-- Start Data section --

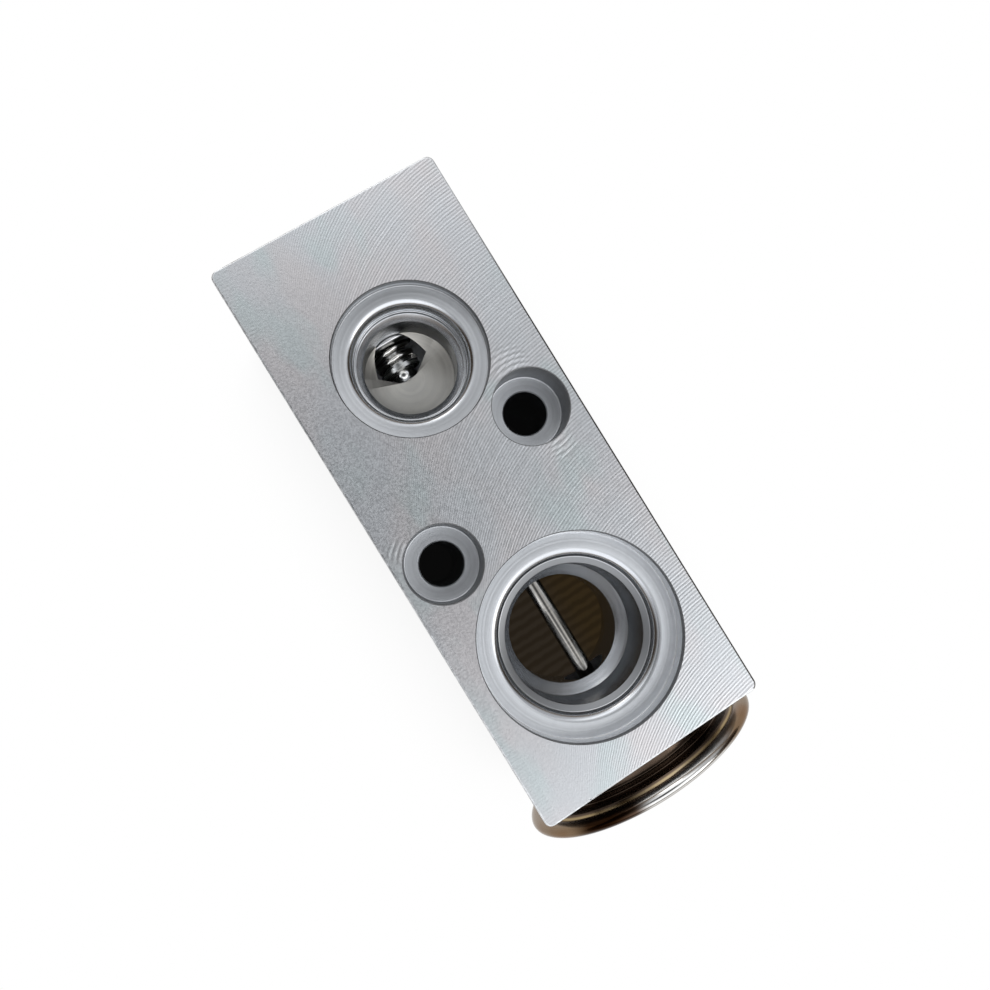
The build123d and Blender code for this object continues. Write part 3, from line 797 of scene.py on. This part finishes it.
head_steel = steel("head_steel", STEEL, 0.16, tint=0.8, painted_head_light=True)
cover_steel = steel("cover_steel", STEEL, 0.22, tint=0.5)


def housing_outline():
    """The head's lower half: hub, collar, dished underside, rolled rim and the cavity inside."""
    hub, hub_bore, chamfer, collar, flat = 12.0, 9.0, 0.6, 14.2, 1.3
    hub_end = LENGTH - HUB_DEPTH
    slot, slot_top, shelf = BEAD_CENTRE + 0.05, FLANGE_STATION + SHEET, BEAD_CENTRE - 1.2
    cavity, cavity_floor = 13.2, 89.45
    outline = [(hub_bore, hub_end), (hub - chamfer, hub_end), (hub, hub_end + chamfer), (hub, LENGTH)]
    collar_part = [(hub, LENGTH), (collar, LENGTH), (collar, COLLAR_TOP), (collar + flat, COLLAR_TOP)]
    outline += rounded(collar_part, [0, 0.12, 0.2, 0])[1:]

    # The rolled rim is broader than its edge is thick: an ellipse that starts in the crease
    rim_reach, crease_in, fold, slope_in, rim_steps = 1.5, 0.75, 0.35, 1.9, 32
    rim_centre = RIM_RADIUS - rim_reach
    crease = rim_centre - crease_in
    start = -pi + acos(crease_in / rim_reach)
    crease_station = RIM_STATION + BEAD * sin(start)
    under = [(collar + flat, COLLAR_TOP), (crease - slope_in, DISH_EDGE - 0.55)]
    under += [(crease - fold, DISH_EDGE - 0.25), (crease - 0.05, crease_station + 0.1)]
    under += [(crease, crease_station)]
    outline += rounded(under, [0, 0.5, 0.25, 0.05, 0])[1:-1]
    for k in range(rim_steps + 1):
        angle = start + (pi / 2 - start) * k / rim_steps
        outline.append((rim_centre + rim_reach * cos(angle), RIM_STATION + BEAD * sin(angle)))
    inner = [(shelf, RIM_STATION + BEAD), (shelf, slot_top), (slot, slot_top), (slot, DIAPHRAGM_STATION)]
    inner += [(shelf, DIAPHRAGM_STATION), (cavity, DISH_EDGE), (cavity, cavity_floor)]
    inner += [(hub_bore, cavity_floor)]
    return outline + rounded([outline[-1]] + inner, [0, 0.25] + [0] * 7, steps=4)[1:]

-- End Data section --

**Given task**. Copy exactly the lines that run from the first line of the data to the line containing "STEEL, 0.22, tint=0.5)", please, with both ends included and nothing else.

**Solution below**.
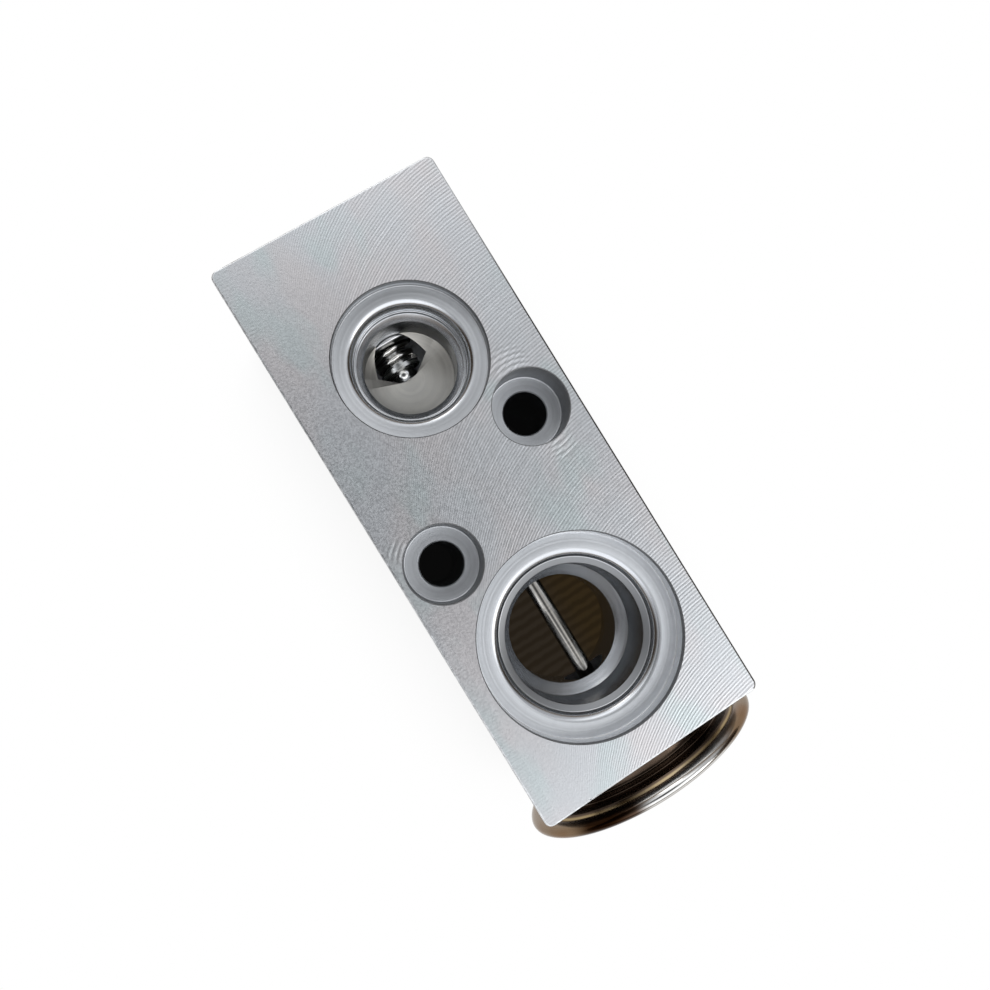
The build123d and Blender code for this object continues. Write part 3, from line 797 of scene.py on. This part finishes it.
head_steel = steel("head_steel", STEEL, 0.16, tint=0.8, painted_head_light=True)
cover_steel = steel("cover_steel", STEEL, 0.22, tint=0.5)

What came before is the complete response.